Do we believe that? I don’t know if we do.

There is a burden in my heart as I write this morning. I am heartbroken by the fact that the world can see the pathetic thing that Christianity has become but the church is blind. If we — the ones who are supposed to have hope — have nothing to offer, then who does?

This is not a rallying cry to do more or be more. We’ve done quite enough on our own. This is a humble reminder that Christianity is more than a religion, or a culture, or a way of doing things. It’s not just another belief system. It’s supposed to be a new reality, a mysterious Kingdom, and a miraculous restoration because of a man-who-is-God named Jesus.

I pray for revival. I beg God to awaken His church.
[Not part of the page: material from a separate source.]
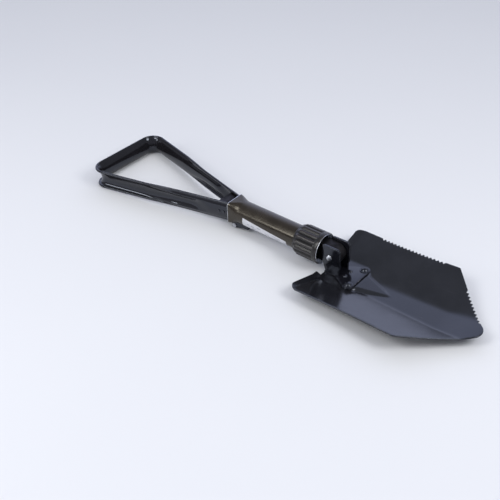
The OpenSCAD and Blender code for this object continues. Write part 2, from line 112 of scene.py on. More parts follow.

Revival will start with truth and conviction. It will begin to rumble as God’s people respond in brokenness, repentance, and confession of our sins. Revival will spread as we humble ourselves at the foot of the cross and declare to a Very Real God that we need Him more than anything else.

May it start with me!

“God, my heart is broken. It is so heavy. I come to You today with a bowed head and open hands. There is nothing else I can do. You are the only answer. Jesus, as we celebrate Your birth this year, revive Your church. Send brokenness, and humility, and repentance so that we can seek and find the Living God for ourselves. It’s not about changing, it’s about being changed because of Who we have met. Jesus, let us meet You. You are our only Hope.”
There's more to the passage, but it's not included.